▽

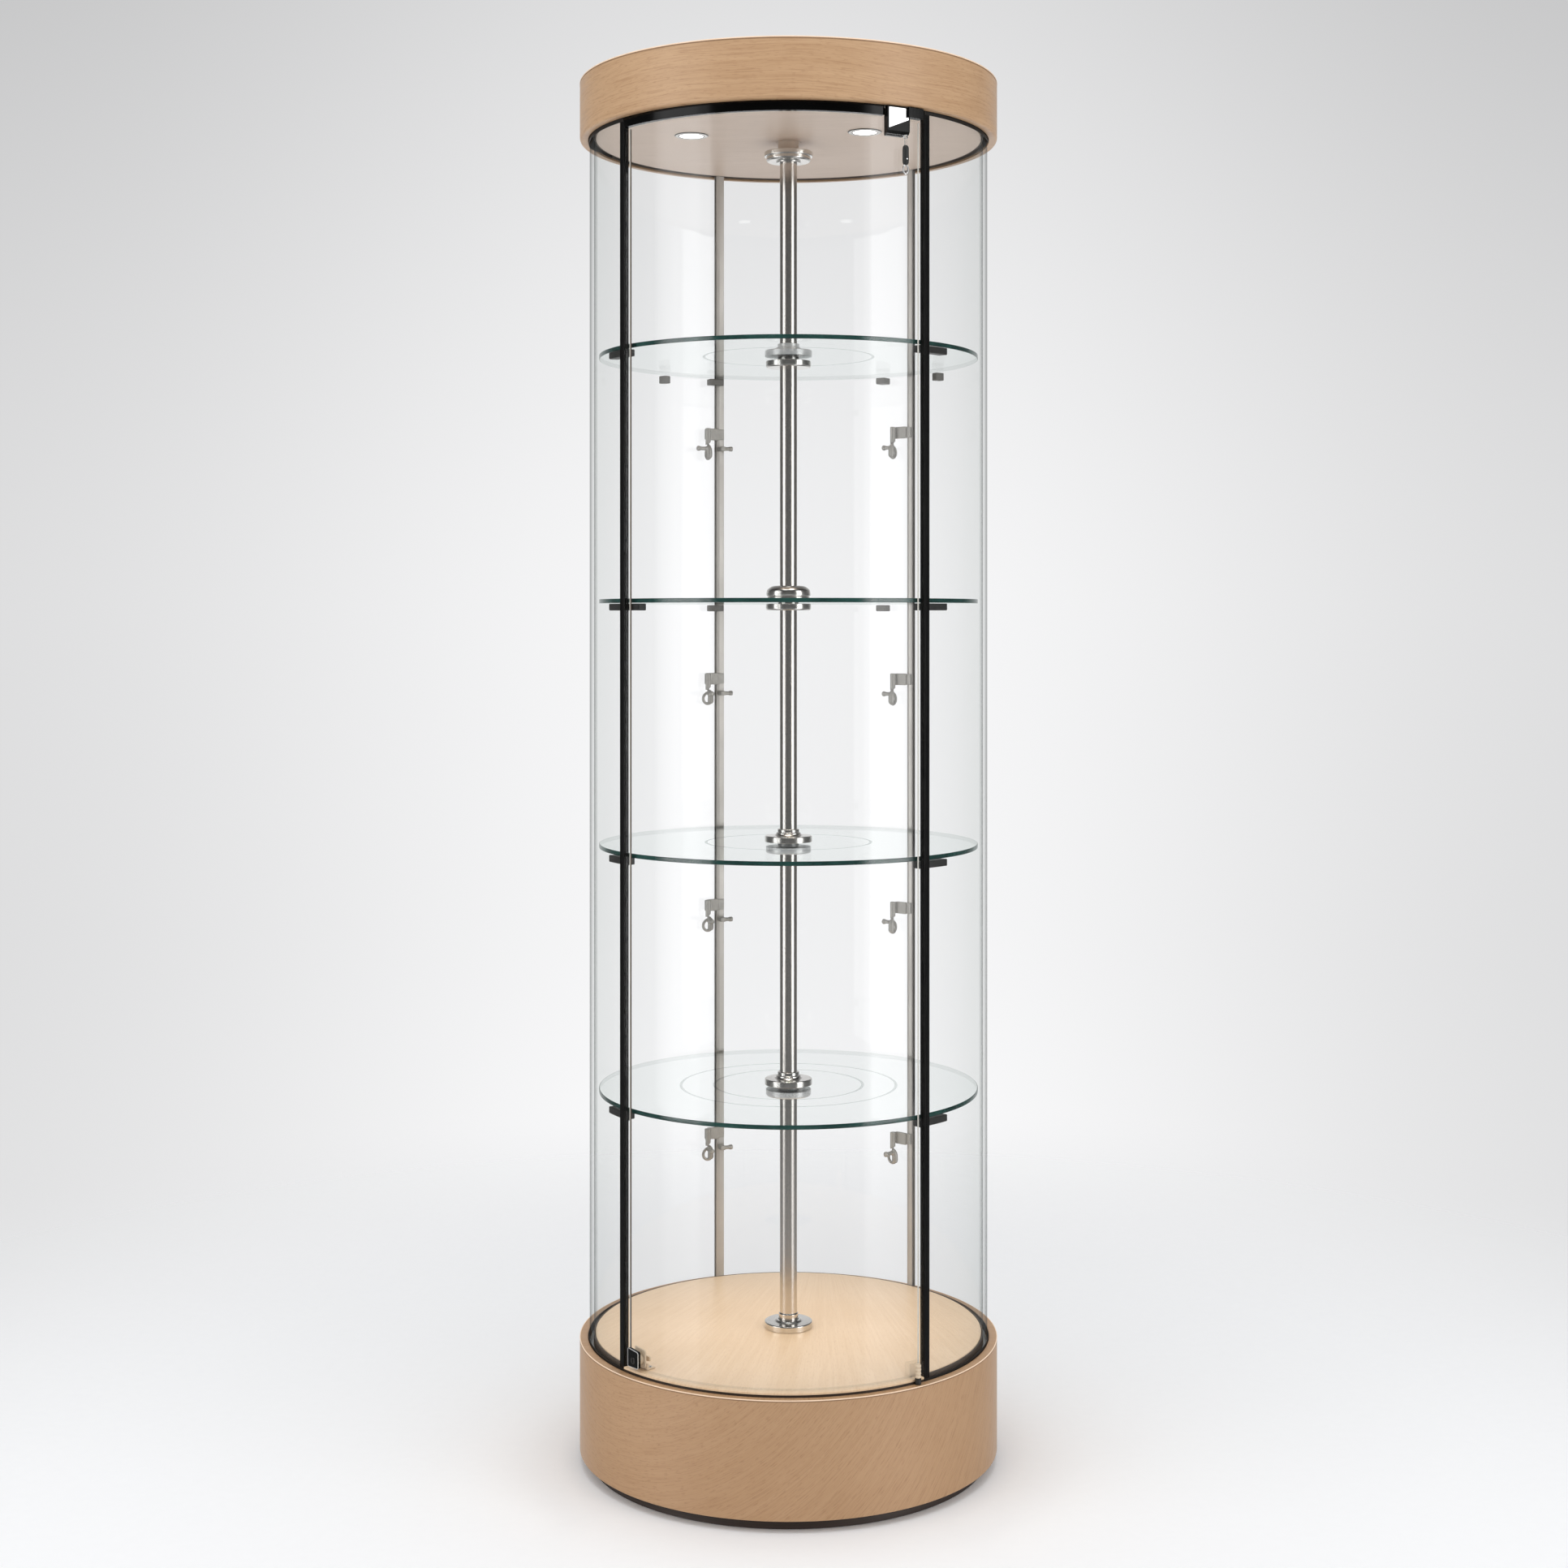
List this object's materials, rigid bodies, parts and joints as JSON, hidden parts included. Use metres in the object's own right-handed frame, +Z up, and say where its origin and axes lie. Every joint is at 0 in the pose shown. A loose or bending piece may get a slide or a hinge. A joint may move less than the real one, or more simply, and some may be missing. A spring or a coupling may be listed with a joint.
{
  "type": "revolving glass display cabinet",
  "caption": "Round glass showcase on a veneered drum: glass shelves on a central pole revolve inside a fixed glass cylinder with a curved lockable door.",
  "frame": {"origin": "centre of the circular resting face of the plinth", "axes": "+Z up along the pole, the door is centred on -Y, +X to the right seen from the door"},
  "size_m": [0.6, 0.6, 1.97],
  "materials": {
    "drum_veneer": "satin lacquered maple veneer",
    "deck_veneer": "satin lacquered maple veneer, pale",
    "ceiling_veneer": "satin lacquered maple veneer, greyer",
    "plain_board": "raw board",
    "dark_board": "dark matt edge",
    "clear_glass": "clear polished curved glass",
    "shelf_glass": "clear polished glass with green edges",
    "black_metal": "satin black",
    "satin_metal": "satin",
    "brushed_steel": "fine brushed",
    "pole_steel": "polished brushed",
    "chrome": "bright",
    "seal_rubber": "matt black",
    "black_plastic": "fine matt",
    "pale_plastic": "natural nylon",
    "light_lens": "glowing diffuser"
  },
  "bodies": {
    "cabinet": {"plinth_ring": "dark_board", "base_board": "plain_board", "base_drum": "drum_veneer", "deck_panel": "deck_veneer", "base_glass_seal": "seal_rubber", "glass_panel_left": "clear_glass", "glass_panel_back": "clear_glass", "glass_panel_right": "clear_glass", "post_front_left": "black_metal", "post_front_right": "black_metal", "post_back_left": "satin_metal", "post_back_right": "satin_metal", "canopy_drum": "drum_veneer", "canopy_lid": "plain_board", "ceiling_panel": "ceiling_veneer", "canopy_glass_seal": "seal_rubber", "door_head_strip": "seal_rubber", "downlight_bezel_left": "chrome", "downlight_bezel_right": "chrome", "downlight_lens_left": "light_lens", "downlight_lens_right": "light_lens", "light_driver": "pale_plastic", "gear_motor": "satin_metal", "power_inlet": "black_plastic", "deck_flange": "brushed_steel", "lower_bearing": "brushed_steel", "ceiling_flange": "brushed_steel", "upper_bush": "pale_plastic", "lock_keeper": "brushed_steel", "pivot_block_bottom": "black_plastic", "steady_pad_1": "black_plastic", "steady_pad_2": "black_plastic"},
    "door": {"door_glass": "clear_glass", "hinge_clamp_top": "black_metal", "hinge_clamp_bottom": "brushed_steel", "lock_housing": "black_metal"},
    "lock": {"lock_cylinder": "chrome"},
    "release": {"hinge_release": "black_plastic"},
    "spindle": {"spindle_pole": "pole_steel", "drive_coupling": "brushed_steel", "shelf_1": "shelf_glass", "shelf_2": "shelf_glass", "shelf_3": "shelf_glass", "shelf_4": "shelf_glass", "upper_collar_1": "brushed_steel", "upper_collar_2": "brushed_steel", "upper_collar_3": "brushed_steel", "upper_collar_4": "brushed_steel", "lower_collar_1": "brushed_steel", "lower_collar_2": "brushed_steel", "lower_collar_3": "brushed_steel", "lower_collar_4": "brushed_steel"},
    "hook_left_1": {"hook_eye_left_1": "satin_metal"},
    "hook_left_2": {"hook_eye_left_2": "satin_metal"},
    "hook_left_3": {"hook_eye_left_3": "satin_metal"},
    "hook_left_4": {"hook_eye_left_4": "satin_metal"},
    "hook_right_1": {"hook_eye_right_1": "satin_metal"},
    "hook_right_2": {"hook_eye_right_2": "satin_metal"},
    "hook_right_3": {"hook_eye_right_3": "satin_metal"},
    "hook_right_4": {"hook_eye_right_4": "satin_metal"}
  },
  "joints": [
    {"name": "spindle_turn", "type": "hinge", "parent": "cabinet", "child": "spindle", "pos_m": [0, 0, 0.181], "axis": [0, 0, 1], "continuous": true},
    {"name": "door_swing", "type": "hinge", "parent": "cabinet", "child": "door", "pos_m": [0.19765, -0.21494, 1], "axis": [0, 0, 1], "range_deg": [0, 100]},
    {"name": "lock_turn", "type": "hinge", "parent": "door", "child": "lock", "pos_m": [-0.18147, -0.21323, 0.196], "axis": [0.6481, 0.7615, 0], "range_deg": [0, 90]},
    {"name": "release_pull", "type": "slide", "parent": "door", "child": "release", "axis": [0, 0, -1], "range_m": [0, 0.004], "stiffness_N_per_m": 300},
    {"name": "hook_turn_left_1", "type": "hinge", "parent": "cabinet", "child": "hook_left_1", "pos_m": [-0.14858, 0.22433, 1.468], "axis": [0, 0, 1], "range_deg": [0, 125]},
    {"name": "hook_turn_left_2", "type": "hinge", "parent": "cabinet", "child": "hook_left_2", "pos_m": [-0.14858, 0.22433, 1.089], "axis": [0, 0, 1], "range_deg": [-85, 40]},
    {"name": "hook_turn_left_3", "type": "hinge", "parent": "cabinet", "child": "hook_left_3", "pos_m": [-0.14858, 0.22433, 0.738], "axis": [0, 0, 1], "range_deg": [-85, 40]},
    {"name": "hook_turn_left_4", "type": "hinge", "parent": "cabinet", "child": "hook_left_4", "pos_m": [-0.14858, 0.22433, 0.384], "axis": [0, 0, 1], "range_deg": [-85, 40]},
    {"name": "hook_turn_right_1", "type": "hinge", "parent": "cabinet", "child": "hook_right_1", "pos_m": [0.1369, 0.23164, 1.468], "axis": [0, 0, 1], "range_deg": [0, 125]},
    {"name": "hook_turn_right_2", "type": "hinge", "parent": "cabinet", "child": "hook_right_2", "pos_m": [0.1369, 0.23164, 1.089], "axis": [0, 0, 1], "range_deg": [0, 125]},
    {"name": "hook_turn_right_3", "type": "hinge", "parent": "cabinet", "child": "hook_right_3", "pos_m": [0.1369, 0.23164, 0.738], "axis": [0, 0, 1], "range_deg": [0, 125]},
    {"name": "hook_turn_right_4", "type": "hinge", "parent": "cabinet", "child": "hook_right_4", "pos_m": [0.1369, 0.23164, 0.384], "axis": [0, 0, 1], "range_deg": [-85, 40]}
  ]
}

△

## Work to complete
Output all of the data above without any alteration.

## The reply
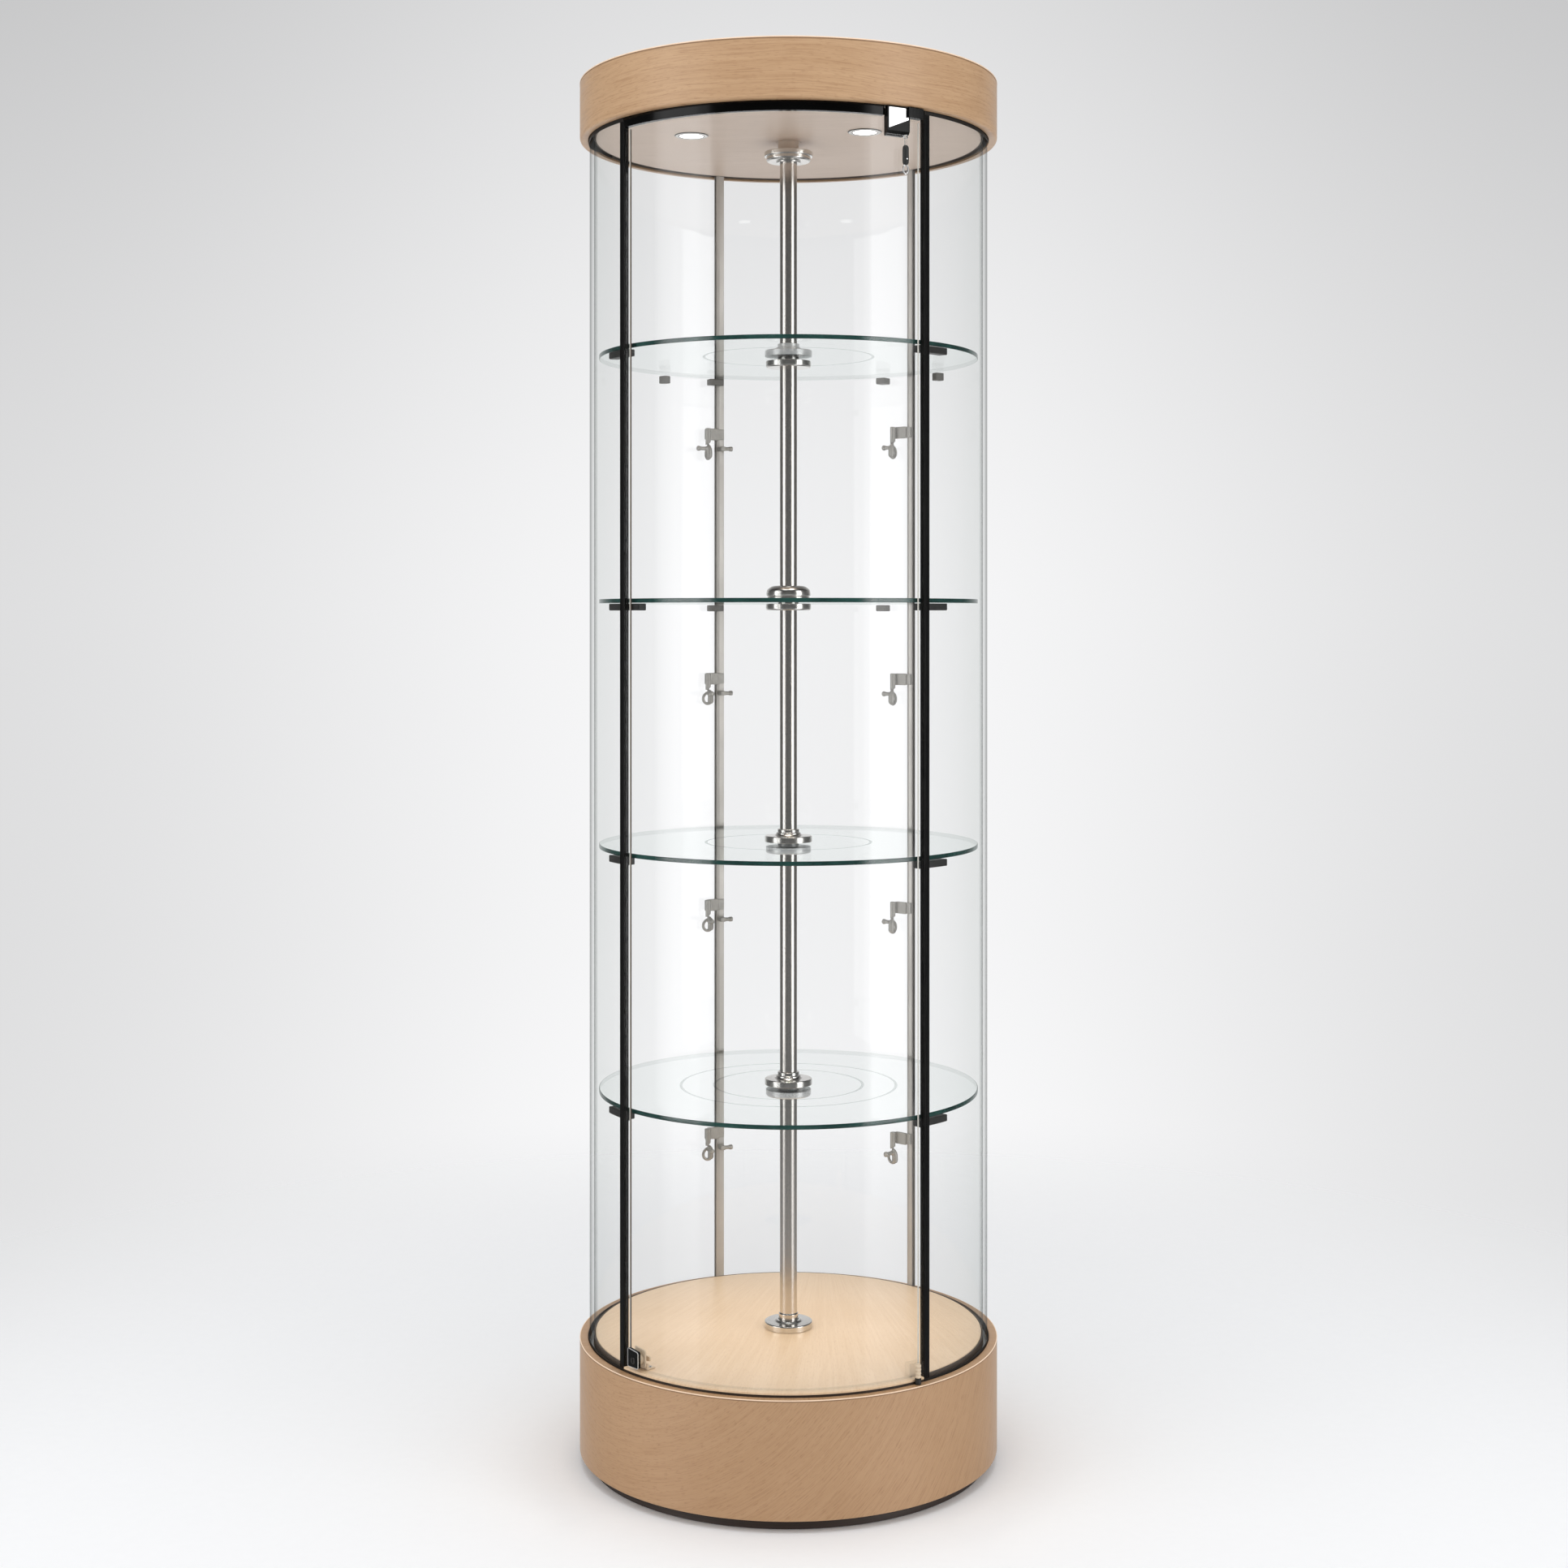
List this object's materials, rigid bodies, parts and joints as JSON, hidden parts included. Use metres in the object's own right-handed frame, +Z up, and say where its origin and axes lie. Every joint is at 0 in the pose shown. A loose or bending piece may get a slide or a hinge. A joint may move less than the real one, or more simply, and some may be missing. A spring or a coupling may be listed with a joint.
{
  "type": "revolving glass display cabinet",
  "caption": "Round glass showcase on a veneered drum: glass shelves on a central pole revolve inside a fixed glass cylinder with a curved lockable door.",
  "frame": {"origin": "centre of the circular resting face of the plinth", "axes": "+Z up along the pole, the door is centred on -Y, +X to the right seen from the door"},
  "size_m": [0.6, 0.6, 1.97],
  "materials": {
    "drum_veneer": "satin lacquered maple veneer",
    "deck_veneer": "satin lacquered maple veneer, pale",
    "ceiling_veneer": "satin lacquered maple veneer, greyer",
    "plain_board": "raw board",
    "dark_board": "dark matt edge",
    "clear_glass": "clear polished curved glass",
    "shelf_glass": "clear polished glass with green edges",
    "black_metal": "satin black",
    "satin_metal": "satin",
    "brushed_steel": "fine brushed",
    "pole_steel": "polished brushed",
    "chrome": "bright",
    "seal_rubber": "matt black",
    "black_plastic": "fine matt",
    "pale_plastic": "natural nylon",
    "light_lens": "glowing diffuser"
  },
  "bodies": {
    "cabinet": {"plinth_ring": "dark_board", "base_board": "plain_board", "base_drum": "drum_veneer", "deck_panel": "deck_veneer", "base_glass_seal": "seal_rubber", "glass_panel_left": "clear_glass", "glass_panel_back": "clear_glass", "glass_panel_right": "clear_glass", "post_front_left": "black_metal", "post_front_right": "black_metal", "post_back_left": "satin_metal", "post_back_right": "satin_metal", "canopy_drum": "drum_veneer", "canopy_lid": "plain_board", "ceiling_panel": "ceiling_veneer", "canopy_glass_seal": "seal_rubber", "door_head_strip": "seal_rubber", "downlight_bezel_left": "chrome", "downlight_bezel_right": "chrome", "downlight_lens_left": "light_lens", "downlight_lens_right": "light_lens", "light_driver": "pale_plastic", "gear_motor": "satin_metal", "power_inlet": "black_plastic", "deck_flange": "brushed_steel", "lower_bearing": "brushed_steel", "ceiling_flange": "brushed_steel", "upper_bush": "pale_plastic", "lock_keeper": "brushed_steel", "pivot_block_bottom": "black_plastic", "steady_pad_1": "black_plastic", "steady_pad_2": "black_plastic"},
    "door": {"door_glass": "clear_glass", "hinge_clamp_top": "black_metal", "hinge_clamp_bottom": "brushed_steel", "lock_housing": "black_metal"},
    "lock": {"lock_cylinder": "chrome"},
    "release": {"hinge_release": "black_plastic"},
    "spindle": {"spindle_pole": "pole_steel", "drive_coupling": "brushed_steel", "shelf_1": "shelf_glass", "shelf_2": "shelf_glass", "shelf_3": "shelf_glass", "shelf_4": "shelf_glass", "upper_collar_1": "brushed_steel", "upper_collar_2": "brushed_steel", "upper_collar_3": "brushed_steel", "upper_collar_4": "brushed_steel", "lower_collar_1": "brushed_steel", "lower_collar_2": "brushed_steel", "lower_collar_3": "brushed_steel", "lower_collar_4": "brushed_steel"},
    "hook_left_1": {"hook_eye_left_1": "satin_metal"},
    "hook_left_2": {"hook_eye_left_2": "satin_metal"},
    "hook_left_3": {"hook_eye_left_3": "satin_metal"},
    "hook_left_4": {"hook_eye_left_4": "satin_metal"},
    "hook_right_1": {"hook_eye_right_1": "satin_metal"},
    "hook_right_2": {"hook_eye_right_2": "satin_metal"},
    "hook_right_3": {"hook_eye_right_3": "satin_metal"},
    "hook_right_4": {"hook_eye_right_4": "satin_metal"}
  },
  "joints": [
    {"name": "spindle_turn", "type": "hinge", "parent": "cabinet", "child": "spindle", "pos_m": [0, 0, 0.181], "axis": [0, 0, 1], "continuous": true},
    {"name": "door_swing", "type": "hinge", "parent": "cabinet", "child": "door", "pos_m": [0.19765, -0.21494, 1], "axis": [0, 0, 1], "range_deg": [0, 100]},
    {"name": "lock_turn", "type": "hinge", "parent": "door", "child": "lock", "pos_m": [-0.18147, -0.21323, 0.196], "axis": [0.6481, 0.7615, 0], "range_deg": [0, 90]},
    {"name": "release_pull", "type": "slide", "parent": "door", "child": "release", "axis": [0, 0, -1], "range_m": [0, 0.004], "stiffness_N_per_m": 300},
    {"name": "hook_turn_left_1", "type": "hinge", "parent": "cabinet", "child": "hook_left_1", "pos_m": [-0.14858, 0.22433, 1.468], "axis": [0, 0, 1], "range_deg": [0, 125]},
    {"name": "hook_turn_left_2", "type": "hinge", "parent": "cabinet", "child": "hook_left_2", "pos_m": [-0.14858, 0.22433, 1.089], "axis": [0, 0, 1], "range_deg": [-85, 40]},
    {"name": "hook_turn_left_3", "type": "hinge", "parent": "cabinet", "child": "hook_left_3", "pos_m": [-0.14858, 0.22433, 0.738], "axis": [0, 0, 1], "range_deg": [-85, 40]},
    {"name": "hook_turn_left_4", "type": "hinge", "parent": "cabinet", "child": "hook_left_4", "pos_m": [-0.14858, 0.22433, 0.384], "axis": [0, 0, 1], "range_deg": [-85, 40]},
    {"name": "hook_turn_right_1", "type": "hinge", "parent": "cabinet", "child": "hook_right_1", "pos_m": [0.1369, 0.23164, 1.468], "axis": [0, 0, 1], "range_deg": [0, 125]},
    {"name": "hook_turn_right_2", "type": "hinge", "parent": "cabinet", "child": "hook_right_2", "pos_m": [0.1369, 0.23164, 1.089], "axis": [0, 0, 1], "range_deg": [0, 125]},
    {"name": "hook_turn_right_3", "type": "hinge", "parent": "cabinet", "child": "hook_right_3", "pos_m": [0.1369, 0.23164, 0.738], "axis": [0, 0, 1], "range_deg": [0, 125]},
    {"name": "hook_turn_right_4", "type": "hinge", "parent": "cabinet", "child": "hook_right_4", "pos_m": [0.1369, 0.23164, 0.384], "axis": [0, 0, 1], "range_deg": [-85, 40]}
  ]
}